Sunday, November 24, 2013

OER and Devices



I’m not above crowdsourcing solutions to very practical campus issues.

Wise and worldly readers, I’m having a hard time cracking the “devices” question for OER.  I’m hoping someone out there has a reasonably elegant solution, or set of solutions.

Here’s the context, and some parameters of useful solutions:

- Textbook costs have become a real stumbling block for many students.  Especially in the sciences and certain social sciences, it’s not unusual for an introductory textbook to run two hundred dollars or more.  For a student taking four or five classes, that adds up quickly.  Since many of our students are struggling with daily expenses, they often try to get through the class without buying the book.  That strategy usually ends in tears.

- Over the past couple of years, several providers of Open Educational Resources have come along -- often with foundation support -- to make alternatives either free or very inexpensive.  Even better, since most of those alternatives are electronic and specifically designed with access in mind, most of them are ADAA compliant right out of the gate.  That’s often not true for certain large, very successful textbook publishers I could name.

- On campus, we’ve used some grant funding to establish a working group of both full-time and adjunct faculty who receive stipends to investigate the possibilities of OER alternatives to commercial textbooks in their respective classes.  The idea is to get some early adopters to do the legwork, and then to rely on viral transmission among faculty for the concept to spread.  Between colleagues saying “look what I found!” and students saying “I’m broke, and how come my friend’s books are free?”, I’m hoping to see adoption of OER spread quickly.  We aren’t even getting hung up on the question of lost bookstore revenues; the college leadership has decided, correctly, that doing right by the students is the most important thing.  Eventually, if OER adoption hits critical mass, we may have to move to some sort of nominal fee for it, but we’re not there yet.

Here’s the tricky part.  

Because most of the OER materials are electronic, they have to be read on devices.  We’re taking a principled position that we aren’t going to go with any vendor-specific platform -- cough Apple cough -- because it’s important that students have many device options, and that at least some of the choices are inexpensive enough that we aren’t defeating the purpose.  And of course, at least some of those devices need to be compatible with ADAA requirements.
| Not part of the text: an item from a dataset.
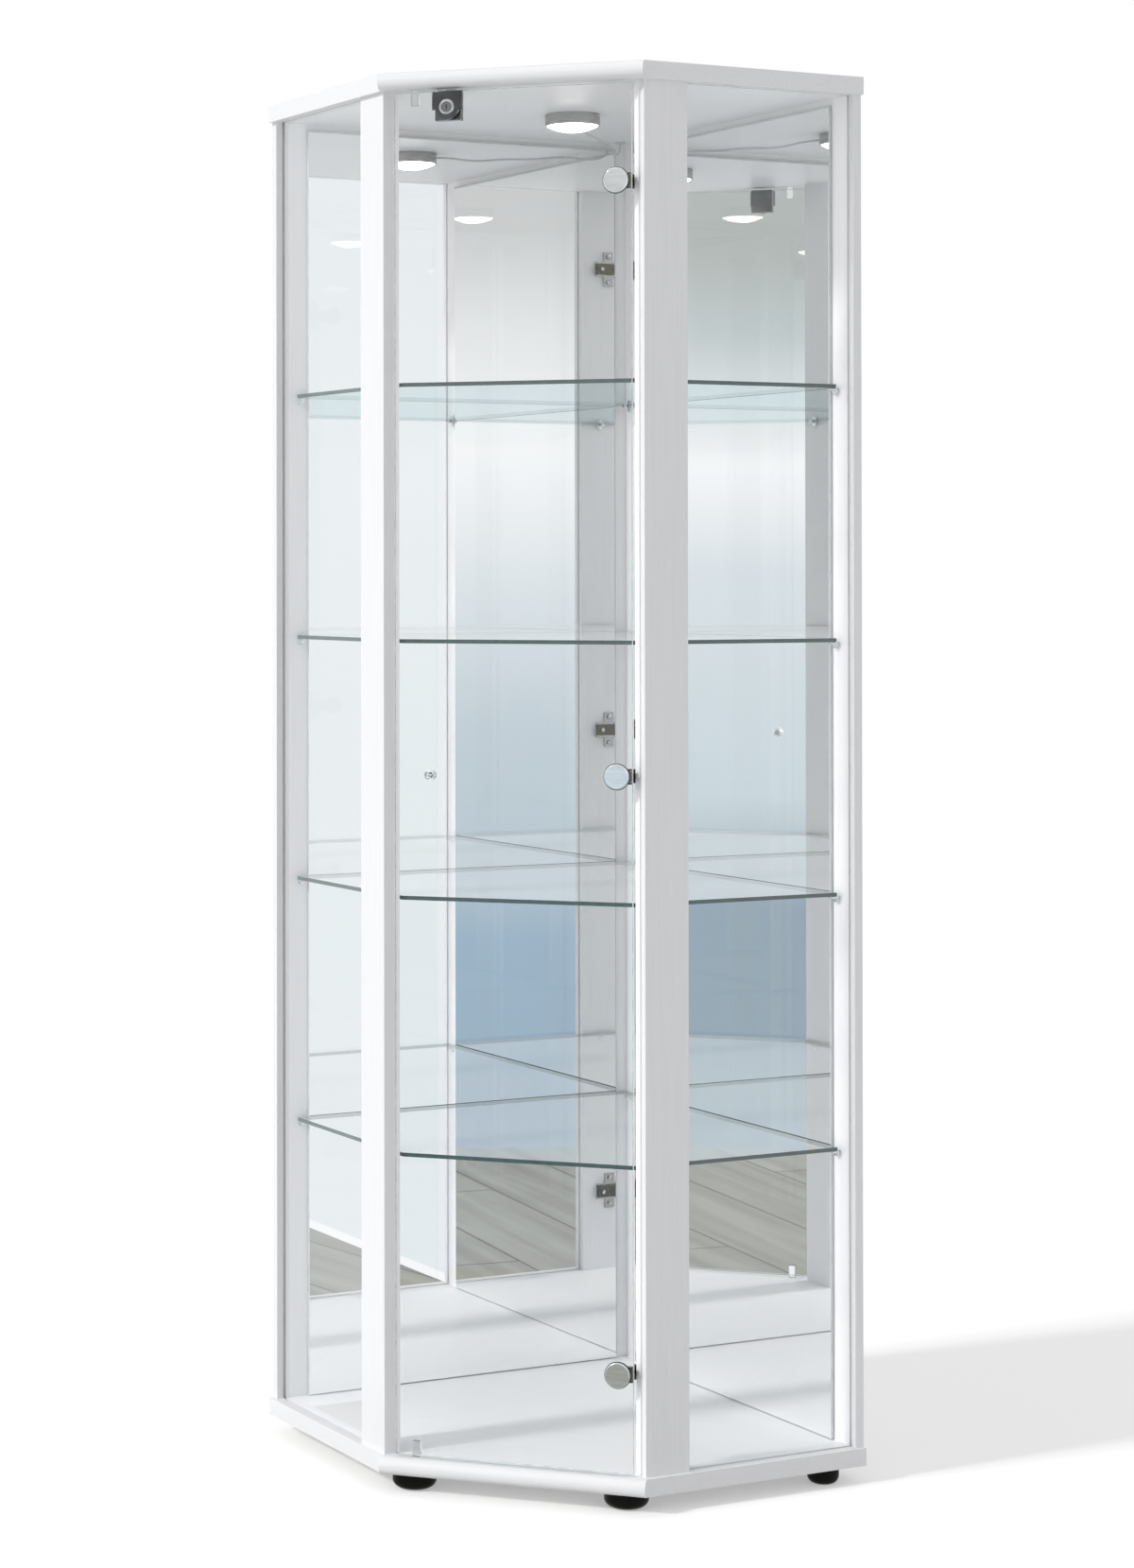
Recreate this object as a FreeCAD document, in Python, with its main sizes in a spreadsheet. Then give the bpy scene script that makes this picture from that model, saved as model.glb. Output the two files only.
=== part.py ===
import FreeCAD, Part
import math
import os
import re
import Sketcher

# Corner curio cabinet, millimetres.
# World frame: origin at the middle of the footprint on the floor, x to the right,
# y to the back (towards the corner of the room), z up.
# FRONT frame: same directions, y counted from the front line of the carcass.
# WALL frames: x along a wall from the corner of the room, y square to it.

doc = FreeCAD.newDocument("corner_curio_cabinet")

# ---------------------------------------------------------------- driving sizes
SIZES = (
    # carcass
    ("total_height", 1760),
    ("wall_length", 560),
    ("side_length", 322),
    ("panel_thick", 22),
    ("foot_height", 22),
    ("side_inset", 6),
    ("front_inset", 6),
    ("post_width", 62),
    ("post_thick", 22),
    ("wall_board", 12),
    # side glass in its grooves
    ("side_glass", 4),
    ("side_glass_inset", 9),
    ("groove_play", 0.2),
    ("groove_depth", 8),
    ("base_groove", 5),
    ("top_groove", 6),
    ("top_bite", 5),
    ("glass_bevel", 0.4),
    # mirrors
    ("mirror_thick", 4),
    ("tape_thick", 1.2),
    ("tape_width", 19),
    ("tape_margin", 14),
    ("mirror_margin", 45),
    ("mirror_gap", 8),
    ("mirror_foot_gap", 1),
    ("mirror_start_left", 19.2),
    ("mirror_start_right", 30),
    # shelves and their supports
    ("shelf_thick", 5),
    ("shelf_first", 367),
    ("shelf_pitch", 320),
    ("shelf_play", 5),
    ("shelf_wall_play", 2),
    ("shelf_setback", 27),
    ("pin_radius", 2.5),
    ("pin_length", 8.5),
    ("pin_hole_depth", 9),
    ("pin_drop", 2.5),
    ("pin_collar_radius", 5.5),
    ("pin_collar_thick", 1.5),
    ("tongue_length", 14),
    ("tongue_width", 8),
    ("tongue_thick", 3),
    ("pin_board_margin", 34),
    ("pin_corner_offset", 17.6),
    ("fit_play", 0.05),
    # screws of the carcass
    ("screw_radius", 2.5),
    ("screw_reach", 46.6),
    ("screw_head_radius", 4.5),
    ("screw_head_thick", 3.4),
    ("screw_head_sink", 4),
    ("screw_spare", 1.4),
    ("post_screw_front", 14),
    ("post_screw_pitch", 28),
    ("board_screw_margin", 90),
    ("board_screw_wall", 7),
    ("cover_radius", 5.5),
    ("cover_thick", 1.2),
    ("cover_gap", 0.6),
    # feet
    ("foot_radius", 27.5),
    ("foot_small_radius", 20),
    ("foot_rounding", 8),
    ("foot_front_margin", 33.3),
    ("foot_front_in", 33),
    ("foot_right_margin", 29),
    ("foot_left_margin", 58),
    ("foot_side_wall", 45.5),
    ("foot_back_wall", 45),
    ("foot_bore_radius", 6.5),
    ("foot_bore_depth", 12),
    ("foot_screw_radius", 2.5),
    ("foot_screw_head", 5.5),
    ("foot_screw_head_thick", 3),
    ("foot_screw_grip", 14),
    # light
    ("led_x", 5.5),
    ("led_in", 287.3),
    ("led_radius", 36),
    ("led_height", 15),
    ("led_wall", 3),
    ("led_plate", 2),
    ("lens_drop", 8),
    ("lens_thick", 2),
    ("lens_rim", 4),
    ("led_board_radius", 30),
    ("led_board_thick", 1.6),
    ("led_board_relief", 4.4),
    ("led_screw_half", 18),
    ("led_screw_radius", 2),
    ("led_screw_head", 3.8),
    ("led_screw_head_thick", 1.8),
    ("led_screw_grip", 12),
    ("lead_radius", 1.5),
    ("lead_drop", 7),
    ("lead_hole_play", 0.06),
    # supply socket
    ("inlet_corner", 46),
    ("inlet_radius", 6),
    ("inlet_flange", 8),
    ("inlet_flange_thick", 1.5),
    ("inlet_bore", 2.8),
    ("inlet_bore_depth", 10),
    ("inlet_lead_depth", 5.5),
    # door
    ("door_setback", 3),
    ("door_glass_thick", 5),
    ("door_side_over", 0.7),
    ("door_low_gap", 3),
    ("door_high_gap", 3),
    ("stop_half", 4.75),
    ("stop_depth", 8),
    ("stop_height", 19),
    ("stop_edge", 25),
    ("door_stop_gap", 0.3),
    # hinges
    ("hinge_margin", 122),
    ("pivot_edge", 5),
    ("pivot_behind", 3.3),
    ("cup_edge", 19.5),
    ("cap_radius", 16),
    ("cap_thick", 2.6),
    ("cap_rounding", 0.8),
    ("gasket_radius", 16.5),
    ("gasket_thick", 0.6),
    ("plug_radius", 13),
    ("plug_play", 0.08),
    ("flange_radius", 15),
    ("flange_thick", 1.2),
    ("cup_radius", 12),
    ("cup_depth", 10),
    ("mouth_back", 3.6),
    ("mouth_half", 7),
    ("ear_thick", 2.5),
    ("ear_radius", 3.1),
    ("hinge_pin_radius", 1.5),
    ("barrel_bore", 1.85),
    ("barrel_radius", 2.9),
    ("barrel_half", 6.3),
    ("arm_half", 1.4),
    ("arm_up", 8.5),
    ("arm_end", 38),
    ("arm_thick", 7),
    ("plate_thick", 2),
    ("plate_start", 2),
    ("plate_half", 12),
    ("wing_start", 6),
    ("wing_end", 23),
    ("wing_half", 27),
    ("hinge_screw_half", 20),
    ("hinge_screw_radius", 1.75),
    ("hinge_screw_head", 3.5),
    ("hinge_screw_head_thick", 2),
    ("hinge_screw_grip", 13),
    ("arm_screw_at", 30),
    ("arm_screw_radius", 1.5),
    ("arm_screw_head", 3.2),
    ("arm_screw_head_thick", 1.6),
    # knob
    ("knob_edge", 48),
    ("knob_height", 889),
    ("knob_radius", 7),
    ("knob_waist", 3.4),
    ("knob_bore", 2.05),
    ("knob_hole", 3.2),
    ("knob_screw_radius", 2),
    ("knob_screw_head", 4.5),
    ("knob_screw_head_thick", 2.6),
    # lock
    ("lock_edge", 70.5),
    ("lock_below", 24),
    ("lock_half", 19),
    ("lock_up", 20),
    ("lock_down", 3),
    ("lock_round", 15),
    ("lock_thick", 8),
    ("lock_barrel", 9.95),
    ("lock_glass_hole", 10),
    ("lock_case_left", 18.5),
    ("lock_case_right", 14),
    ("lock_case_depth", 12.6),
    ("key_radius", 6),
    ("key_bore", 6.35),
    ("key_proud", 0.8),
    ("key_reach", 13.2),
    ("drive_offset", 3.5),
    ("drive_radius", 1),
    ("drive_reach", 17.4),
    ("bolt_front", 14),
    ("bolt_thick", 4),
    ("bolt_half", 7),
    ("bolt_down", 12),
    ("bolt_play", 0.4),
    ("bolt_travel", 7),
    ("slot_half", 1.5),
    ("slot_inner", 1.3),
    ("strike_half_wide", 12),
    ("strike_half_deep", 7),
    ("strike_thick", 1),
    ("strike_slot_wide", 7.8),
    ("strike_slot_deep", 2.8),
    ("strike_pocket", 9),
)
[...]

Getting from “this would be a good idea” to “here’s how it’ll work” is proving a challenge.  Obviously, some students will bring devices of their own already, and for them, it’s easy.  Others won’t have an issue with buying whatever they want.  But for the students who don’t show up with a tablet or laptop, and for whom every dollar counts, we need to make sure that any device we pick is robust enough to meet their needs, cheap enough to be a net money saver, and tied to a specific course so it’ll be eligible for financial aid coverage, much like a lab kit would be.

Wise and worldly readers, any thoughts on how to thread that needle?  

In my perfect world, there would be an accessible format that would work on nearly any device, and students then could choose anything from the highest-end, most recent ipad to a refurbished version of last year’s kindle, and it would all be fine.  But it’s hard to claim a requirement as loose as that for financial aid purposes.

Has anyone out there figured out the device question?